Keep only the lines from the top of the listing through the one with "ears towards -Y.", and reproduce them unaltered.

⁂

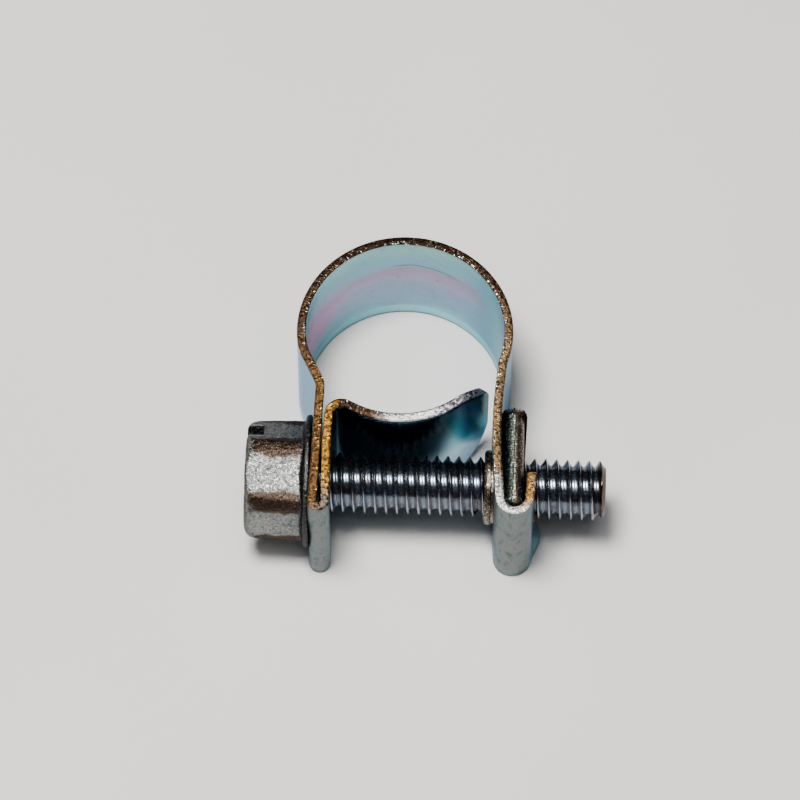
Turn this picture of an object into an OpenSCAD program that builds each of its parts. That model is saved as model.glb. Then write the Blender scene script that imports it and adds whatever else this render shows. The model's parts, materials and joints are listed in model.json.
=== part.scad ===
// Small bolt-type hose clamp: one folded strip, a slotted flange hex screw and a captive plate nut.
// Origin on the hose's axis at the strip's lower edge, +Z along the hose, +X along the screw from its
// head to its tip, ears towards -Y.

/* [Strip] */
// Radius of the hose that the loop goes round
hose_r = 6.42; // [6:0.02:7.5]
// Thickness of the strip
strip_t = 0.6; // [0.5:0.02:0.7]
// Width of the strip
strip_w = 9; // [8.8:0.1:12]
// Centre of the strip in the head-side ear, left of the hose's axis
head_ear_x = 5.4; // [5.2:0.05:5.6]
// Centre of the strip in the nut-side ear, right of the hose's axis
nut_ear_x = 6.2; // [6:0.05:6.4]
// Reach of the head-side ear in front of the hose's axis
head_ear_reach = 13.3; // [13:0.1:14.5]
// Reach of the nut-side ear in front of the hose's axis
nut_ear_reach = 13.1; // [13:0.1:14.5]
// Bend radius of the head-side shoulder, at the strip's centre
head_shoulder_r = 1.5; // [1.2:0.1:2]
// Bend radius of the nut-side shoulder, at the strip's centre
nut_shoulder_r = 4; // [2:0.5:5]

/* [Folds] */
// Gap inside the closed fold of the head-side ear
hem_gap = 0.08; // [0.06:0.02:0.2]
// Gap inside the open fold of the nut-side ear, which holds the nut
pocket_gap = 1.68; // [1.6:0.02:1.8]
// End of the return leg, in front of the screw's axis
return_end = 1.1; // [1:0.1:1.6]

/* [Tongue] */
// How far the tongue springs inside the hose's circle
tongue_spring = 0.08; // [0.02:0.02:0.1]
// Bend radius where the tongue leaves the ear, at the strip's centre
crown_r = 0.7; // [0.6:0.05:0.9]
// Direction of the tongue's end, clockwise from the screw's axis
tongue_end = 36; // [35:1:45]
// Length of the taper at the tongue's end, along the screw
taper_l = 1.5; // [1:0.1:2]
// Height that the taper takes off each edge
taper_h = 2; // [1:0.1:2.5]

/* [Screw] */
// Distance of the screw's axis in front of the hose's axis
screw_y = 8.92; // [8.9:0.02:9.2]
// Outer diameter of the thread
thread_d = 3.9; // [3.8:0.02:3.96]
// Pitch of the thread
pitch = 0.7; // [0.7:0.05:0.8]
// Length of the screw under its flange
screw_l = 19; // [18:0.5:22]
// Width across the flats of the hex
hex_af = 7; // [6.5:0.5:7]
// Height of the hex above the flange
hex_h = 3.6; // [3:0.1:4.5]
// Diameter of the flange
flange_d = 8.6; // [8.2:0.1:8.8]
// Thickness of the flange at its rim
flange_t = 0.45; // [0.3:0.05:0.6]
// Width of the driver slot
slot_w = 1.2; // [0.8:0.1:1.4]
// Depth of the driver slot
slot_deep = 1.1; // [0.6:0.1:1.5]

/* [Nut] */
// Thickness of the plate nut
nut_t = 1.42; // [1.3:0.02:1.5]
// Length of the plate nut, along the ear
nut_l = 7.1; // [6.6:0.1:7.1]
// How far the plate's middle sits behind the screw's axis
nut_back = 0.2; // [0:0.05:0.3]
// Height of the plate nut, along the strip's width
nut_h = 8.5; // [7.5:0.1:8.6]
// Bevel along the plate's long edges
nut_bevel = 0.42; // [0.2:0.02:0.5]
// Outer diameter of the nut's collar
collar_d = 4.8; // [4.6:0.1:5]
// How far the collar stands out of the ear
collar_proud = 0.45; // [0.2:0.05:0.6]

/* [Hidden] */
$fn = 96;

// gaps between pieces
seat_gap = 0.05;
bore_gap = 0.08;
ear_hole_gap = 0.3;
collar_gap = 0.03;
cut = 1;
tip_gap = 0.05;

// strip, at its centre line: the loop is bent a little small, and the hose's bore is then cut true
// through it
bore_stock = 0.02;
loop_r = hose_r - bore_stock + strip_t / 2;
tongue_r = hose_r - tongue_spring + strip_t / 2;
head_turn = acos((head_ear_x + head_shoulder_r) / (loop_r + head_shoulder_r));
nut_turn = acos((nut_ear_x + nut_shoulder_r) / (loop_r + nut_shoulder_r));
head_leg_y = (loop_r + head_shoulder_r) * sin(head_turn);
nut_leg_y = (loop_r + nut_shoulder_r) * sin(nut_turn);
hem_r = (hem_gap + strip_t) / 2;
pocket_r = (pocket_gap + strip_t) / 2;
hem_y = head_ear_reach - strip_t / 2 - hem_r;
pocket_y = nut_ear_reach - strip_t / 2 - pocket_r;

// tongue, which leaves the inner layer of the head-side ear over a crown and follows the hose
crown_x = head_ear_x - 2 * hem_r - crown_r;
crown_y = sqrt(pow(tongue_r + crown_r, 2) - pow(crown_x, 2));
crown_dir = 180 + atan(crown_y / crown_x);
tongue_sweep = 360 - tongue_end - crown_dir;
tongue_tip_x = (tongue_r + strip_t / 2) * cos(tongue_end);

// the strip's route, from the tongue's end to the return leg's end: a straight step is
// [length, 0], and a bend is [radius, turn], with left turns positive
ROUTE_START = [tongue_r * cos(tongue_end), -tongue_r * sin(tongue_end), -tongue_end - 90];
ROUTE = [
    [tongue_r, -tongue_sweep],
    [crown_r, 450 - crown_dir - 90],
    [hem_y - crown_y, 0],
    [hem_r, -180],
    [hem_y - head_leg_y, 0],
    [head_shoulder_r, head_turn],
    [loop_r, -(180 + head_turn + nut_turn)],
    [nut_shoulder_r, nut_turn],
    [pocket_y - nut_leg_y, 0],
    [pocket_r, 180],
    [pocket_y - screw_y - return_end, 0]];
facet_arc = 0.35;
facet_turn = 15;

// screw, measured along X
mid_z = strip_w / 2;
seat_x = -head_ear_x - strip_t / 2 - seat_gap;
thread_r = thread_d / 2;
thread_deep = 0.61 * pitch;
root_r = thread_r - thread_deep;
crest = pitch / 8;
turns = floor((screw_l - pitch) / pitch);
hex_r = hex_af / 2 / cos(30);
flange_cone = 0.2;
head_h = flange_t + flange_cone + hex_h;
slot_turn = -30;

// nut, measured along X
ear_face_x = nut_ear_x + strip_t / 2;
nut_x = ear_face_x + seat_gap;
nut_z = (strip_w - nut_h) / 2;
nut_round = 0.5;
bore_r = thread_r + bore_gap;
collar_r = collar_d / 2;
collar_l = strip_t + seat_gap + collar_proud;
collar_draft = 0.15;

STRIP = [0.62, 0.66, 0.68];
BOLT = [0.68, 0.70, 0.72];
PLATE = [0.36, 0.35, 0.33];

// ---- strip: a route of steps, given half its thickness on each side ----

function facets(step) = max(ceil(abs(step[1]) / facet_turn),
                            ceil(abs(step[1]) * PI / 180 * step[0] / facet_arc));

// places along one step, each [x, y, heading], from the place it starts at
function step_places(from, step) =
    step[1] == 0
    ? [[from.x + step[0] * cos(from.z), from.y + step[0] * sin(from.z), from.z]]
    : let (n = facets(step), r = step[0] * sign(step[1]))
      [for (i = [1:n])
          let (heading = from.z + step[1] * i / n)
          [from.x + r * (sin(heading) - sin(from.z)),
           from.y - r * (cos(heading) - cos(from.z)), heading]];

function route_places(from, steps, i = 0) =
    i == len(steps) ? [from]
    : let (places = step_places(from, steps[i]))
      concat([from], [for (k = [0:1:len(places) - 2]) places[k]],
             route_places(places[len(places) - 1], steps, i + 1));

function beside(place, d) = [place.x - d * sin(place.z), place.y + d * cos(place.z)];

module strip_outline() {
    places = route_places(ROUTE_START, ROUTE);
    last = len(places) - 1;
    polygon(concat([for (p = places) beside(p, strip_t / 2)],
                   [for (i = [0:last]) beside(places[last - i], -strip_t / 2)]));
}

// a cylinder along X, centred on the screw's axis
module along_screw(x, length, radius) {
    translate([x, -screw_y, mid_z]) rotate([0, 90, 0]) cylinder(r = radius, h = length);
}

// ---- band ----

// the hose's bore through the loop, which stops short of the tongue
module hose_bore() {
    intersection() {
        translate([0, 0, -cut]) cylinder(r = hose_r, h = strip_w + 2 * cut);
        translate([-hose_r - cut, -loop_r * sin(head_turn), -2 * cut])
            cube([2 * (hose_r + cut), 2 * (hose_r + cut), strip_w + 4 * cut]);
    }
}

// what the taper takes off the tongue's lower corner
module tongue_corner() {
    translate([0, -tongue_r * sin(tongue_end) + cut, 0])
        rotate([90, 0, 0]) linear_extrude(height = tongue_r)
            polygon([[tongue_tip_x - taper_l, -cut], [tongue_tip_x - taper_l, 0],
                     [tongue_tip_x, taper_h], [tongue_tip_x + tip_gap, taper_h],
                     [tongue_tip_x + tip_gap, -cut]]);
}

module band() {
    color(STRIP) difference() {
        linear_extrude(height = strip_w) strip_outline();
        hose_bore();
        tongue_corner();
        translate([0, 0, strip_w]) mirror([0, 0, 1]) tongue_corner();
        along_screw(-head_ear_x - cut, strip_t + 2 * hem_r + 2 * cut, thread_r + ear_hole_gap);
        along_screw(nut_ear_x - cut / 2, cut, collar_r + collar_gap);
        along_screw(nut_ear_x + pocket_r, pocket_r + cut, thread_r + ear_hole_gap);
    }
}

// ---- screw: built standing on its head's end, then laid along X ----

// half outline of the shank, with a ring of 60 degree thread at every pitch
function thread_ring(z) = [[root_r, z], [thread_r, z + (pitch - crest) / 2],
                           [thread_r, z + (pitch + crest) / 2]];

module shank() {
    rotate_extrude() polygon(concat(
        [[0, 0], [root_r, 0]],
        [for (i = [0:turns - 1]) each thread_ring(pitch / 2 + i * pitch)],
        [[root_r, pitch / 2 + turns * pitch], [root_r, screw_l], [0, screw_l]]));
}

module head() {
    intersection() {
        union() {
            cylinder(r = flange_d / 2, h = flange_t);
            translate([0, 0, flange_t])
                cylinder(r1 = flange_d / 2, r2 = hex_r, h = flange_cone);
            translate([0, 0, flange_t]) cylinder(r = hex_r, h = hex_h + flange_cone, $fn = 6);
        }
        cylinder(r1 = flange_d / 2 + head_h, r2 = hex_af / 2 + crest, h = head_h + crest);
    }
}

module screw() {
    color(BOLT) translate([seat_x, -screw_y, mid_z]) rotate([0, 90, 0]) {
        shank();
        difference() {
            mirror([0, 0, 1]) head();
            rotate([0, 0, slot_turn]) translate([-flange_d, -slot_w / 2, -head_h - cut])
                cube([2 * flange_d, slot_w, slot_deep + cut]);
        }
    }
}

// ---- nut ----

module plate_plan() {
    for (x = [nut_round, nut_t - nut_round], y = [nut_round, nut_l - nut_round])
        translate([x, y]) circle(r = nut_round);
    translate([nut_round, 0]) square([nut_t - 2 * nut_round, nut_l]);
    translate([0, nut_round]) square([nut_t, nut_l - 2 * nut_round]);
}

module plate_section() {
    polygon([[0, nut_bevel], [nut_bevel, 0], [nut_t - nut_bevel, 0], [nut_t, nut_bevel],
             [nut_t, nut_h - nut_bevel], [nut_t - nut_bevel, nut_h], [nut_bevel, nut_h],
             [0, nut_h - nut_bevel]]);
}

module nut() {
    color(PLATE) difference() {
        union() {
            translate([nut_x, nut_back - screw_y - nut_l / 2, nut_z]) intersection() {
                linear_extrude(height = nut_h) plate_plan();
                translate([0, nut_l, 0]) rotate([90, 0, 0])
                    linear_extrude(height = nut_l) plate_section();
            }
            translate([nut_x - collar_l, -screw_y, mid_z]) rotate([0, 90, 0])
                cylinder(r1 = collar_r - collar_draft, r2 = collar_r, h = collar_proud);
            along_screw(nut_x - strip_t - seat_gap, strip_t + 2 * seat_gap, collar_r);
        }
        along_screw(nut_x - collar_l - cut, collar_l + nut_t + 2 * cut, bore_r);
    }
}

band();
screw();
nut();
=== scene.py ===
import json
import math

import bmesh
import bpy
import numpy as np
from mathutils import Matrix, Vector, noise
from mathutils.kdtree import KDTree


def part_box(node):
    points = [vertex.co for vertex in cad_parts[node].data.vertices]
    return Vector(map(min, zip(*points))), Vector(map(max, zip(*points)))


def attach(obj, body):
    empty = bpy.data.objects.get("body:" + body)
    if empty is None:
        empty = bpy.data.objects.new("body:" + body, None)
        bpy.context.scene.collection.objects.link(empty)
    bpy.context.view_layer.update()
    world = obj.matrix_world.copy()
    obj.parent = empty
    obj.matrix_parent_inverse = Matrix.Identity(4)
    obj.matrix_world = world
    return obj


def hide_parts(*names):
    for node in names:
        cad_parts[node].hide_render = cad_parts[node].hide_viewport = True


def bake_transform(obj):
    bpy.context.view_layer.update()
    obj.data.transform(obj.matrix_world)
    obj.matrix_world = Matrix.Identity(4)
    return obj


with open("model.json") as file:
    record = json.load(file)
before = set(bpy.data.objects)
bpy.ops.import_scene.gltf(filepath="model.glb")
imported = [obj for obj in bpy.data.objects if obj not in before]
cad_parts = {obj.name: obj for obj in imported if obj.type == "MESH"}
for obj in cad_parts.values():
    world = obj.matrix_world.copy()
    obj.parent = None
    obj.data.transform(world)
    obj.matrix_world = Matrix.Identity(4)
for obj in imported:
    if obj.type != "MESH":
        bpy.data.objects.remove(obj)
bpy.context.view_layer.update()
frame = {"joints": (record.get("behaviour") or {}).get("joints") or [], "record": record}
MM = 0.001


def mount(name):
    return next(m for m in frame["record"]["mounts"] if m["name"] == name)


def joint(name):
    return next(j for j in frame["joints"] if j["name"] == name)


# ---- driving sizes, in millimetres, from the frame ----
HOSE_R = mount("hose_bore")["dims"]["r_mm"]
WIDTH = mount("hose_bore")["dims"]["length_mm"]
SCREW_Y, SCREW_Z = (v / MM for v in joint("screw_turn")["pos_m"][1:])
SCREW_LOW, SCREW_HIGH = (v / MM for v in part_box("screw"))
NUT_LOW, NUT_HIGH = (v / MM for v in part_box("nut"))

# strip: radii (_R) and lengths (_L) in millimetres, turns and headings in degrees
STRIP_T = 0.58
EDGE_ROLL = 0.13
STATION = 0.12      # longest step between two rows of points along the strip
ROWS = 26           # faces across the strip
# head side, from the top of the loop: flank, shoulder, ear, hem, the ear's inner layer, and tongue
FLANK_AT = 99.5
FLANK_R, FLANK_TURN, FLANK_L = 3.07, 17.0, 1.93
SHOULDER_R, EAR_HEADING = 1.57, 268.8
EAR_L = 8.12
HEM_R, HEM_TURN = 0.416, 182.4
LAYER_L1, LAYER_R, LAYER_TURN, LAYER_L2 = 3.57, 20.6, -2.8, 1.71
CROWN_R, CROWN_TURN = 0.82, -117.9
TONGUE_R, TONGUE_TURN = 6.34, 92.0
TIP_TAPER, TIP_DROP, TIP_ROUND = 2.5, 2.0, 0.55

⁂

Written response>
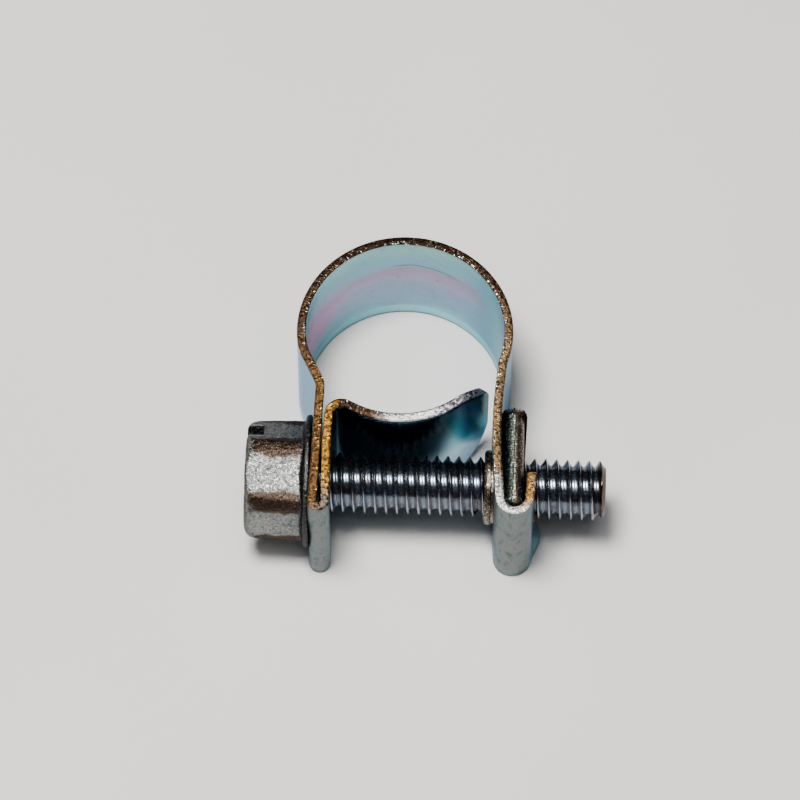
Turn this picture of an object into an OpenSCAD program that builds each of its parts. That model is saved as model.glb. Then write the Blender scene script that imports it and adds whatever else this render shows. The model's parts, materials and joints are listed in model.json.
=== part.scad ===
// Small bolt-type hose clamp: one folded strip, a slotted flange hex screw and a captive plate nut.
// Origin on the hose's axis at the strip's lower edge, +Z along the hose, +X along the screw from its
// head to its tip, ears towards -Y.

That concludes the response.